TASK INSTRUCTIONS →
Please copy all the lines that follow, word for word.

MATERIAL PROVIDED →
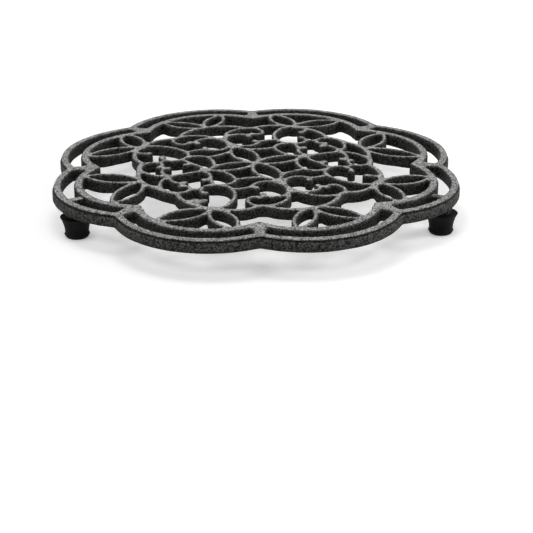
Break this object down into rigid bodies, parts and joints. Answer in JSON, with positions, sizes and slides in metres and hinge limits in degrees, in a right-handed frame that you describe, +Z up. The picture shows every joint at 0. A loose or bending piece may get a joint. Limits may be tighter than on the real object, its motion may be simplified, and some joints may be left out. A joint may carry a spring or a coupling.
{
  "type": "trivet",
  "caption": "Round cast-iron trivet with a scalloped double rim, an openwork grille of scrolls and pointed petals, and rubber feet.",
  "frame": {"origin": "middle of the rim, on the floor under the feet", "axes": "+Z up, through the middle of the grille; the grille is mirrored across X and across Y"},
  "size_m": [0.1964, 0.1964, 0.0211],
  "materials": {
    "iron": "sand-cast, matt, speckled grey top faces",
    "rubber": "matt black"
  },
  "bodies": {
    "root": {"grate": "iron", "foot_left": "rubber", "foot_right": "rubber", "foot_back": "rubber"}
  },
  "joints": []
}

THE SOLUTION →
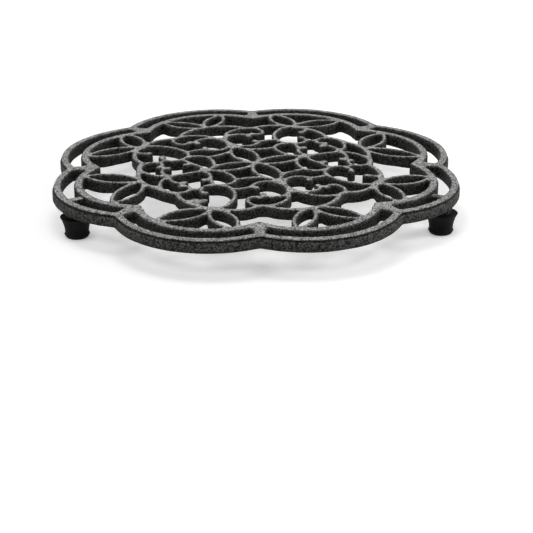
Break this object down into rigid bodies, parts and joints. Answer in JSON, with positions, sizes and slides in metres and hinge limits in degrees, in a right-handed frame that you describe, +Z up. The picture shows every joint at 0. A loose or bending piece may get a joint. Limits may be tighter than on the real object, its motion may be simplified, and some joints may be left out. A joint may carry a spring or a coupling.
{
  "type": "trivet",
  "caption": "Round cast-iron trivet with a scalloped double rim, an openwork grille of scrolls and pointed petals, and rubber feet.",
  "frame": {"origin": "middle of the rim, on the floor under the feet", "axes": "+Z up, through the middle of the grille; the grille is mirrored across X and across Y"},
  "size_m": [0.1964, 0.1964, 0.0211],
  "materials": {
    "iron": "sand-cast, matt, speckled grey top faces",
    "rubber": "matt black"
  },
  "bodies": {
    "root": {"grate": "iron", "foot_left": "rubber", "foot_right": "rubber", "foot_back": "rubber"}
  },
  "joints": []
}